* INSTRUCTIONS FOR THE TASK *
Extract from the entries below, exactly as given, only the lines from the line containing "row.position.y = -(rearLegFoot" to the line containing "record = json.load(file)", both lines included.

* DATA PROVIDED *
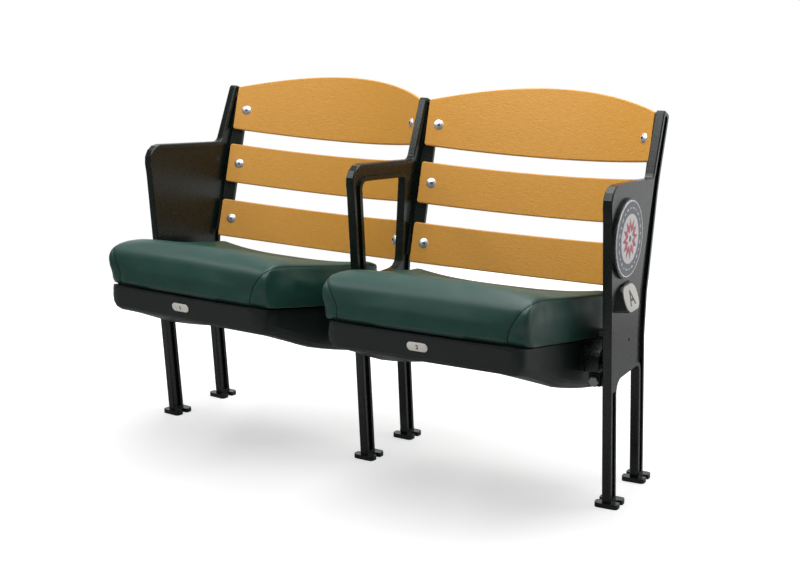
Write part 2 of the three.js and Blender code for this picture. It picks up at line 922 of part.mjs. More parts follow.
// Ring of the pan's section, drawn in by its wall where it is the hollow
function panRing(s, depth, halfWidth, top, valley) {
  const radius = Math.min(panBellyRadius, (depth + top) * panRoundShare);
  const side = [];
  for (let step = 0; step <= panCornerSteps; step += 1) {
    const angle = (Math.PI * step) / (2 * panCornerSteps);
    const x = halfWidth - radius * (1 - Math.cos(angle));
    side.push(new THREE.Vector3(x, s, -depth + radius * (1 - Math.sin(angle))));
  }
  const mirrored = side.map((point) => new THREE.Vector3(-point.x, point.y, point.z)).reverse();
  const between = [];
  for (let step = 1; step < panValleySteps; step += 1) {
    const across = 1 - (2 * step) / panValleySteps;
    const rise = valley * Math.cos((Math.PI * across) / 2) ** 2;
    between.push(new THREE.Vector3(across * (halfWidth - radius), s, -depth + rise));
  }
  return [
    new THREE.Vector3(-halfWidth, s, top),
    new THREE.Vector3(halfWidth, s, top),
    ...side,
    ...between,
    ...mirrored,
  ];
}

function panStations() {
  const inCorner = panFrontShares.map((share) => panFrontRun * share);
  const belly = panBellyShares.map(([share]) => panLength * share);
  return [...inCorner, ...belly];
}

function pan() {
  const outer = panStations().map((s) => {
    return panRing(s, panDepthAt(s), panWidthAt(s), 0, panValleyAt(s));
  });
  const hollow = panStations()
    .slice(2)
    .map((s) => Math.min(s + panWall, panLength - panWall))
    .map((s) => {
      const from = s - panWall;
      return panRing(s, panDepthAt(from) - panWall, panWidthAt(s) - panWall, -panWall, panValleyAt(from));
    });
  const mouth = rounded(
    boxCorners(
      -panHalfWidth + panRimWidth,
      panRimWidth + panWall,
      panHalfWidth - panRimWidth,
      panLength - panRimWidth,
      panCorner - panRimWidth,
    ),
  );
  const opening = extruded(mouth, 2 * overrun).translate(0, 0, -overrun - panWall);
  const across = (s, t, radius) => {
    return solid(rodX(s, t, radius + clearance, -cushionHalfWidth, cushionHalfWidth, domeSides));
  };
  const cuts = [
    solid(loft(hollow)),
    solid(opening),
    across(dowelS, dowelT, dowelRadius),
    across(armBoltS, armBoltT, armBoltRadius),
  ];
  return cuts.reduce((made, cut) => made.subtract(cut), solid(loft(outer)));
}

function board() {
  const half = panHalfWidth - boardInset;
  const outline = rounded(boxCorners(-half, boardInset, half, panLength - boardInset, boardCorner));
  return solid(extruded(outline, boardThickness).translate(0, 0, clearance));
}

// Cushion: side outlines blended from the gusset at each side to the crown in the middle
function cushionRing(x) {
  const width = cushionHalfWidth;
  const fromEdge = width - Math.abs(x);
  const crown = 1 - (Math.abs(x) / width) ** cushionCrownShare;
  const bottom = boardThickness + 2 * clearance;
  const tuck = cushionTuck * Math.max(1 - fromEdge / cushionEdge, 0) ** 2;
  const blended = cushionSideShares.map(([run, rise], index) => {
    const [crownRun, crownRise] = cushionCentreShares[index];
    const y = cushionLength * (run + (crownRun - run) * crown);
    const z = bottom + cushionHeight * (rise + (crownRise - rise) * crown);
    return new THREE.Vector3(x, y, z);
  });
  const curve = new THREE.CatmullRomCurve3(blended, true, "centripetal");
  const points = curve.getPoints(2 * blended.length).slice(0, -1);
  const centreY = cushionLength / 2;
  const centreZ = bottom + (cushionHeight * gussetShare) / 2;
  return points.map((point) => {
    const y = point.y - tuck * Math.max(Math.min((point.y - centreY) / centreY, 1), -1);
    const z = point.z - tuck * Math.max(Math.min((point.z - centreZ) / cushionHeight, 1), -1);
    return new THREE.Vector3(x, y, Math.max(z, bottom));
  });
}

function cushion() {
  const stations = [];
  for (let step = 0; step <= cushionSteps; step += 1) {
    stations.push(-1 + (2 * step) / cushionSteps);
  }
  const inner = cushionHalfWidth - cushionEdge;
  const places = [
    -cushionHalfWidth,
    -cushionHalfWidth + cushionEdge / 3,
    ...stations.map((share) => share * inner),
    cushionHalfWidth - cushionEdge / 3,
    cushionHalfWidth,
  ];
  return solid(loft(places.map((x) => cushionRing(x).reverse())));
}

function numberPlate() {
  const half = numberPlateLength / 2;
  const tall = numberPlateHeight / 2;
  const outline = rounded(boxCorners(-half, -tall, half, tall, numberPlateRadius));
  const lean = Math.atan2(panFrontRun, panFrontDrop - panLip);
  const plate = alongY(outline, -clearance - numberPlateThickness, -clearance);
  const middle = panFrontRun * numberPlateDownShare;
  const place = new THREE.Matrix4().makeTranslation(numberPlateX, middle, -panDepthAt(middle));
  return solid(plate.applyMatrix4(place.multiply(new THREE.Matrix4().makeRotationX(lean))));
}

// Hinge pieces, in the seat's own frame; side is -1 for the pivot on the left of the seat
function hingeX(side, q) {
  return side * (standardPitch / 2 - q);
}

function hingeArm(side) {
  const at = (q) => hingeX(side, q);
  const rest = lugTop + saddleTop + stopGap;
  const stopFace = lugRear + saddleRear + clearance;
  const tailIn = turnedAboutPivot(stopFace, lugTop + saddleTop, tipUp);
  const tailOut = turnedAboutPivot(stopFace, lugTop - lugHeight, tipUp);
  const body = rounded([
    corner(armFront, rest, armCorner),
    corner(tailIn.x - armCorner * 2, rest, pocketRadius),
    corner(tailIn.x, tailIn.y, 0),
    corner(tailOut.x, tailOut.y, pocketRadius),
    corner(tailOut.x + tailTopRun, tailOut.y + tailRise, armCorner),
    corner(pivotY + armEyeRadius, pivotZ + armCorner, armCorner),
    corner(pivotY - armEyeRadius, pivotZ + armCorner, armCorner),
    corner(armFront, rest + lugHeight * 2, armNoseRadius),
  ]);
  const eye = rodX(pivotY, pivotZ, armEyeRadius, at(armFace), at(armBodyEnd + armPlateEase));
  const web = alongX(body, at(armFace), at(armBodyEnd + armPlateEase));
  const plateCorners = [
    onSeatPlane(armPlateFront, -armPlateDeep),
    onSeatPlane(armPlateRear, -armPlateDeep),
    onSeatPlane(armPlateRear, -armPlateTop),
    onSeatPlane(armPlateFront, -armPlateTop),
  ].map(({ x, y }) => corner(x, y, armPlateRadius));
  const plate = alongX(rounded(plateCorners), at(armBodyEnd), at(armPlateEnd));
  const dowelPlace = onSeatPlane(dowelS, dowelT);
  const dowelEnd = at(armPlateEnd + dowelReach);
  const dowel = rodX(dowelPlace.x, dowelPlace.y, dowelRadius, at(armBodyEnd), dowelEnd, domeSides);
  const bore = rodX(
    pivotY,
    pivotZ,
    pinRadius + clearance + bushWall + clearance,
    at(armFace - overrun),
    at(armFace + armBoreDepth),
  );
  const boltPlace = onSeatPlane(armBoltS, armBoltT);
  const boltHole = rodX(
    boltPlace.x,
    boltPlace.y,
    armBoltRadius + clearance,
    at(armBodyEnd - overrun),
    at(armPlateEnd + overrun),
    domeSides,
  );
  const counterbore = rodX(
    boltPlace.x,
    boltPlace.y,
    armBoltHead + clearance,
    at(armFace - overrun),
    at(armBodyEnd),
    domeSides,
  );
  const cuts = [bore, boltHole, counterbore];
  const made = solid(web).add(solid(eye)).add(solid(plate)).add(solid(dowel));
  return cuts.reduce((left, cut) => left.subtract(solid(cut)), made);
}

function pivotPin(side) {
  const end = armFace + armBoreDepth - 2 * clearance;
  return solid(rodX(pivotY, pivotZ, pinRadius, hingeX(side, pinRoot + clearance), hingeX(side, end)));
}

// A flanged bush pressed in the arm, turning on the pin
function pivotBush(side) {
  const at = (q) => hingeX(side, q);
  const flangeFace = armFace - clearance - washerThickness;
  const end = armFace + armBoreDepth - 2 * clearance;
  const sleeveRadius = pinRadius + clearance + bushWall;
  const sleeve = solid(rodX(pivotY, pivotZ, sleeveRadius, at(armFace - clearance), at(end)));
  const flange = solid(rodX(pivotY, pivotZ, washerRadius, at(flangeFace), at(armFace - clearance)));
  const bore = rodX(pivotY, pivotZ, pinRadius + clearance, at(flangeFace - overrun), at(end + overrun));
  return sleeve.add(flange).subtract(solid(bore));
}

function stopBumper(side) {
  const lugFront = lugRear - lugDepth;
  const lugLow = lugTop - lugHeight;
  const outer = rounded(
    boxCorners(lugFront - saddleFront, lugLow, lugRear + saddleRear, lugTop + saddleTop, lugRadius),
  );
  const inner = rounded(
    boxCorners(lugFront - clearance, lugLow - overrun, lugRear + clearance, lugTop + clearance, lugRadius),
  );
  const start = hingeX(side, saddleStart);
  const end = hingeX(side, lugReach);
  const block = solid(alongX(outer, start, end));
  const slot = solid(alongX(inner, hingeX(side, saddleStart - overrun), hingeX(side, lugReach + overrun)));
  const hole = rodY(stopBoltRadius + clearance, lugFront - saddleFront - overrun, lugFront + overrun);
  const boltZ = lugTop - stopBoltDrop;
  return block.subtract(slot).subtract(solid(hole.translate(hingeX(side, stopBoltQ), 0, boltZ)));
}

function stopBolt(side) {
  const lugFront = lugRear - lugDepth;
  const seat = lugFront - saddleFront - clearance;
  const hexRadius = stopBoltFlat / Math.cos(Math.PI / 6);
  const head = solid(rodY(hexRadius, seat - stopBoltHead, seat, 6));
  const shank = solid(rodY(stopBoltRadius, seat - clearance, lugRear));
  const place = new THREE.Matrix4().makeTranslation(hingeX(side, stopBoltQ), 0, lugTop - stopBoltDrop);
  return moved(head.add(shank), place);
}

function armBolt(side) {
  const place = onSeatPlane(armBoltS, armBoltT);
  const at = (q) => hingeX(side, q);
  const headEnd = armBodyEnd - clearance;
  const tip = armPlateEnd + armBoltReach;
  const rod = (radius, from, to) => rodX(place.x, place.y, radius, at(from), at(to), domeSides);
  const head = rod(armBoltHead, headEnd - armBoltHeadHeight, headEnd);
  const shank = rod(armBoltRadius, headEnd - clearance, tip);
  return solid(head).add(solid(shank));
}

// A frame inside a seat, as a group that its pieces go into
function framed(matrix) {
  const group = new THREE.Group();
  matrix.decompose(group.position, group.quaternion, group.scale);
  return group;
}

const sideNames = [
  ["left", -1],
  ["right", 1],
];

function seatBack(name) {
  const back = framed(backFrame());
  Object.entries(slatBoltRows).forEach(([row, along]) => {
    back.add(piece(`${name}_${row}_slat`, slat(row), slatPlastic));
    sideNames.forEach(([sideName, side]) => {
      const bolt = piece(`${name}_${row}_slat_bolt_${sideName}`, slatBolt(), steel);
      slatBoltPlace(side, along).decompose(bolt.position, bolt.quaternion, bolt.scale);
      back.add(bolt);
    });
  });
  return back;
}

function seatPan(name) {
  const seat = framed(seatFrame());
  seat.add(piece(`${name}_pan`, pan(), panPlastic));
  seat.add(piece(`${name}_cushion_board`, board(), plywood));
  seat.add(piece(`${name}_cushion`, cushion(), vinyl));
  seat.add(piece(`${name}_number_plate`, numberPlate(), plateMetal));
  return seat;
}

function seatHinges(name) {
  const hinges = new THREE.Group();
  sideNames.forEach(([sideName, side]) => {
    hinges.add(piece(`${name}_hinge_arm_${sideName}`, hingeArm(side), castIron));
    hinges.add(piece(`${name}_arm_bolt_${sideName}`, armBolt(side), steel));
    hinges.add(piece(`${name}_pivot_bush_${sideName}`, pivotBush(side), nylon));
    hinges.add(piece(`${name}_pivot_pin_${sideName}`, pivotPin(side), steel));
    hinges.add(piece(`${name}_stop_bumper_${sideName}`, stopBumper(side), rubber));
    hinges.add(piece(`${name}_stop_bolt_${sideName}`, stopBolt(side), steel));
  });
  return hinges;
}

function seatUnit(name, step) {
  const unit = rowPlace(step);
  unit.add(seatBack(name), seatPan(name), seatHinges(name));
  return unit;
}

function standardUnit(step, ...pieces) {
  const unit = rowPlace(step);
  unit.add(...pieces);
  return unit;
}

const row = new THREE.Group();
row.position.y = -(rearLegFoot + legDepth / 2);
row.add(
  standardUnit(-2, piece("left_standard", standardBody({ open: false, seatSides: [1] }), castIron)),
  standardUnit(0, piece("middle_standard", standardBody({ open: true, seatSides: [-1, 1] }), castIron)),
  standardUnit(
    2,
    piece("right_standard", aisleStandardBody(), castIron),
    piece("medallion_plate", medallion(), plateMetal),
    piece("aisle_light_housing", lightHousing(), castIron),
    piece("aisle_light_lens", solid(lensBox(0, 0)), lensPlastic),
    piece("row_letter_plate", letterPlate(), plateMetal),
  ),
  seatUnit("seat_1", -1),
  seatUnit("seat_2", 1),
);

const stadiumSeats = new THREE.Group();
stadiumSeats.add(row);

export default stadiumSeats;
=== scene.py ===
"""Two stadium seats in a row: dressed model, plain studio and the photograph's camera."""

import json
import math

import bmesh
import bpy
from mathutils import Matrix, Vector
from mathutils.bvhtree import BVHTree
from mathutils.kdtree import KDTree

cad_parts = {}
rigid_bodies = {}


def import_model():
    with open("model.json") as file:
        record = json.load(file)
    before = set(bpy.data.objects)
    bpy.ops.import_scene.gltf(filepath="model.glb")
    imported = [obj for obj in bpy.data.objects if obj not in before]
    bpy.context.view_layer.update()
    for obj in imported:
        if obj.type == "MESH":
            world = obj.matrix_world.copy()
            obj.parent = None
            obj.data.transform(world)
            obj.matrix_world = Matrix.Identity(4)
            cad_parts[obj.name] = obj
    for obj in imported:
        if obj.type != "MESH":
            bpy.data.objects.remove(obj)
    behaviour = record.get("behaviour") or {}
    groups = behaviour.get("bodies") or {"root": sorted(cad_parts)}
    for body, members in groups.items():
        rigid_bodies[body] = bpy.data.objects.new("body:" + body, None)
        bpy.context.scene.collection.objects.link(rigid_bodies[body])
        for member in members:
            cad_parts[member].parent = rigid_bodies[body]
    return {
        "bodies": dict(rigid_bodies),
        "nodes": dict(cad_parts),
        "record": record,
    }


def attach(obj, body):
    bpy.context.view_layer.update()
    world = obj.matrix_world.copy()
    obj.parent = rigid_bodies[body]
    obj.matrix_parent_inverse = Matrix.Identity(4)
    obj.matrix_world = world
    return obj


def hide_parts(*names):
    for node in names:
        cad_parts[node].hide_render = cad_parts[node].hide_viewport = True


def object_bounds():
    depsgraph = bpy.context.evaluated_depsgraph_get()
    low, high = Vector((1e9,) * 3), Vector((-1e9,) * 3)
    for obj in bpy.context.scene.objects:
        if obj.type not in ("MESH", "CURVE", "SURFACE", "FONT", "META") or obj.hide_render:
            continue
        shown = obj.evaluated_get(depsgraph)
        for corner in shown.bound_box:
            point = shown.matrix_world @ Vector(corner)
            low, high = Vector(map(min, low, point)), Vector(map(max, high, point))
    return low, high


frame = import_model()
cad_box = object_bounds()
scene = bpy.context.scene

MM = 0.001

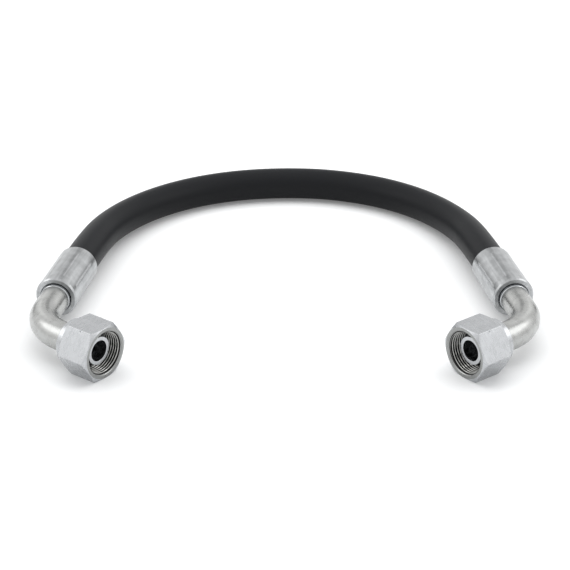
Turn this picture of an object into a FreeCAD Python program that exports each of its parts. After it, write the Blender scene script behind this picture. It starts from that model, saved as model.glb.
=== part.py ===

* WORKED SOLUTION *
row.position.y = -(rearLegFoot + legDepth / 2);
row.add(
  standardUnit(-2, piece("left_standard", standardBody({ open: false, seatSides: [1] }), castIron)),
  standardUnit(0, piece("middle_standard", standardBody({ open: true, seatSides: [-1, 1] }), castIron)),
  standardUnit(
    2,
    piece("right_standard", aisleStandardBody(), castIron),
    piece("medallion_plate", medallion(), plateMetal),
    piece("aisle_light_housing", lightHousing(), castIron),
    piece("aisle_light_lens", solid(lensBox(0, 0)), lensPlastic),
    piece("row_letter_plate", letterPlate(), plateMetal),
  ),
  seatUnit("seat_1", -1),
  seatUnit("seat_2", 1),
);

const stadiumSeats = new THREE.Group();
stadiumSeats.add(row);

export default stadiumSeats;
=== scene.py ===
"""Two stadium seats in a row: dressed model, plain studio and the photograph's camera."""

import json
import math

import bmesh
import bpy
from mathutils import Matrix, Vector
from mathutils.bvhtree import BVHTree
from mathutils.kdtree import KDTree

cad_parts = {}
rigid_bodies = {}


def import_model():
    with open("model.json") as file:
        record = json.load(file)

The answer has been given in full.